Death on the Nile is, in many ways, the quintessential Agatha Christie novel. Amidst a colourful setting, a variety of characters – some openly shadowy, others repressing their quirks – are suspected in a locked-room murder, while romances and rivalries obfuscate Poirot’s attempts to untangle the situation. There’s no surprise, then, that this is one of her most well-known works, and opened the Peter Ustinov “all-star” film series of the ’70s and ’80s. As with all Christie’s work set in Africa and the Middle East, she devotes a good deal of time to the lush setting, although here it feels less textured than Murder in Mesopotamia or Appointment with Death. Both the Ustinov and Suchet films have been very successful, although how can you really go wrong with a steamer on the Nile?

On a personal level, though, I’ve always found this novel to be a little cold and analytical. Perhaps I was just not drawn into the lives of the characters, whose scattershot nature conflicts with their seeming familiarity with one another. (Murder on the Orient Express succeeds for the opposite reason: everyone tries to keep to themselves, making us wonder who is connected to each other. Here, no one can keep to themselves, making us wish they would.) Or perhaps the murder – which is cleverly done, and will hopefully leave most people surprised – just relies on too many coincidences for my liking. Ultimately, though, I think I’m biased against this because I guessed the murderer’s identity. It’s probably the only Christie where I’ve ever done so, and the lesson I learnt was that I’d rather be surprised!

[Incidentally, Colonel Race makes his final appearance in Christie’s canon and, although his part could have been played by any old friend of Poirot’s, it’s nice to see Christie continue to interweave her narrative worlds.]

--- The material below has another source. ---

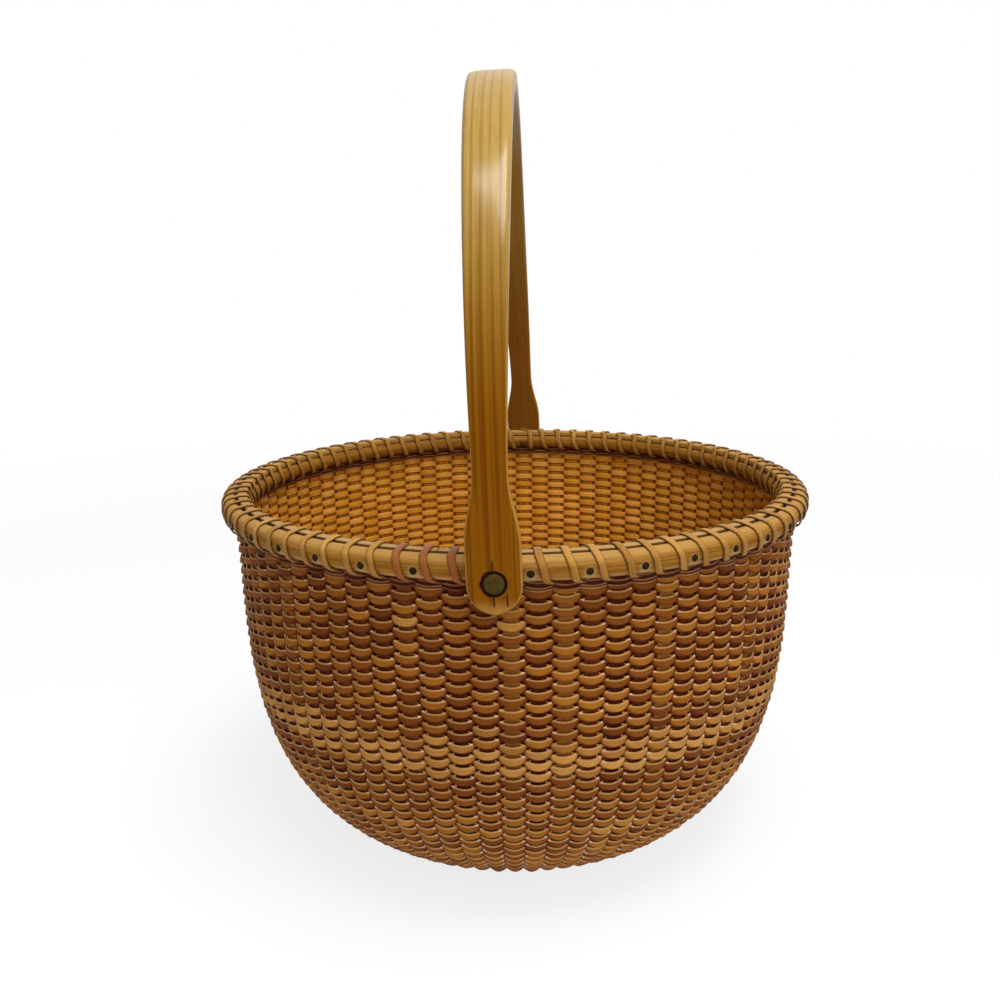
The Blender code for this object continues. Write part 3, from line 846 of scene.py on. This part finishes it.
def rim_finish(net):
    """Hoop wood: honey tone, grain along the hoop, stains under the nails; painted highlight on
    top, painted shade below and at the cap's front.
    """
    x, y, z, radius = net.round_place()
    girth, = net.attributes("girth")
    broad = net.noise(x * 30, y * 30, girth * 900, 3.0, 0.6)
    fine = net.noise(x * 90, y * 90, girth * 3800)
    # Painted highlight over the upper part of the hoops and cap, as if lit from above
    high = z.smooth(RIM_TOP - 0.0042, RIM_TOP - 0.0006)
    # Painted shade: the cap's top painted duller towards the front, for how the light falls there
    front_cap_shade = (radius < SEAM_RADIUS) * (z > RIM_TOP - 0.0024) * (-y / radius).smooth(0.2, 0.9)
    colour = net.coats(
        net.mix(broad.smooth(0.35, 0.70), sizes().rim_light, RIM_BROAD),
        (fine.smooth(0.58, 0.72) * 0.55, RIM_FINE), (high * 0.50, RIM_PAINTED_HIGHLIGHT),
        (front_cap_shade * 0.7, RIM_FRONT_CAP_SHADE))
    outside = radius > OUTER_HOOP_FLAT + 0.0015
    sway = (net.noise(x * 35, y * 35, 0.0) - 0.5) * 0.0012
    for share, strength, depth in HOOP_LINES:
        line = z + sway * share - (HOOP_BOTTOM + (RIM_TOP - HOOP_BOTTOM) * share)
        thin = line.abs().smooth(depth, depth * 0.3) * broad.smooth(0.62, 0.45)
        colour = net.mix(thin * outside * strength, colour, RIM_LINE)
    low_band = z.smooth(HOOP_BOTTOM + 0.0026, HOOP_BOTTOM + 0.0018) * outside
    stave = net.math("ARCTAN2", x, -y) / PITCH
    beside = ((stave - NAIL_STAVE) * 0.5 + 0.5).fraction() * 2 - 1
    sideways = beside * PITCH * radius
    upward = z - NAIL_HEIGHT + 0.0005
    away_mm = (sideways * sideways + upward * upward).root() * 1000
    halo = (away_mm + net.specks(700) * 1.2).smooth(3.3, 1.6) * (radius > OUTER_HOOP_FLAT)
    # Painted shade along the hoops' lower edge
    foot = z.smooth(HOOP_BOTTOM + 0.0008, HOOP_BOTTOM + 0.0003)
    seam = ((radius - SEAM_RADIUS - 0.0004).abs().smooth(0.0011, 0.0008)
            * (z > RIM_TOP - 0.0016))
    colour = net.coats(colour, (low_band * 0.45, RIM_LOW), (halo * 0.5, RIM_HALO),
                       (foot * 0.75, RIM_FOOT_SHADE), (seam * 0.95, RIM_SEAM))
    return net.finish(colour, 0.34 + fine * 0.2, 0.05, fine * 0.6 + broad, 0.00025)


class BASKET_OT_hoops(Operator):
    """Fit the two half-round hoops"""

    bl_idname = "basket.hoops"
    bl_label = "Hoops"

    def execute(self, context):
        material = finish_material("rim_wood", rim_finish)
        outer = ring_piece("outer_hoop_wood", outer_section(), material)
        place_piece(outer, "basket", "rim_wood", "outer_hoop")
        inner = ring_piece("inner_hoop_wood", inner_section(), material)
        place_piece(inner, "basket", "rim_wood", "inner_hoop")
        return {"FINISHED"}


class BASKET_OT_cap(Operator):
    """Lay the cap strip over hoops and staves, in the hoops' wood"""

    bl_idname = "basket.cap"
    bl_label = "Cap"

    def execute(self, context):
        material = bpy.data.objects["outer_hoop_wood"].data.materials[0]
        half_gap = CAP_JOINT_GAP / 2 / RIM_RADIUS
        cap = ring_piece("cap_strip", cap_section(), material,
                         math.radians(CAP_JOINT_DEG) + half_gap, 2 * math.pi - 2 * half_gap)
        place_piece(cap, "basket", "rim_wood", "rim_cap")
        return {"FINISHED"}


LASH_STEPS = 44
LASH_SIDES = 8
LASH_END_DEG = 165
LASH_SLACK = 0.0004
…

In short, top marks for construction, and it’s certainly famed for a reason, but it’s just not my bag.

Rating: 7.5/10

Poirot ranking: 14th of 38

#26 - Towards Zero26. Towards Zero (1944)

In which Superintendent Battle comes across a familial murder.

Superintendent Battle makes his final appearance in Christie’s canon in this nifty little novel, published toward the end of WWII. I’ve always liked Battle, who – like Japp before him – is a thoughtful investigator whose books fit him like a glove. His previous books – The Secret of Chimneys, The Seven Dials Mystery and Murder is Easy – are all rather light affairs, but Battle is nonetheless an admirable part of the canon, and a good way of her writing a standard detective story that could still utilise a recurring character. Towards Zero is Battle’s best solo outing (although he’s lucky enough to join Poirot, Colonel Race and Ariadne Oliver in Cards on the Table), and it’s a splendid novel. Backstabbing households were always a strong point in Dame Agatha’s repertoire – we’ll see several more in the Top 25 – and the inter-relationships here are particularly well-drawn. Just genuinely a good book.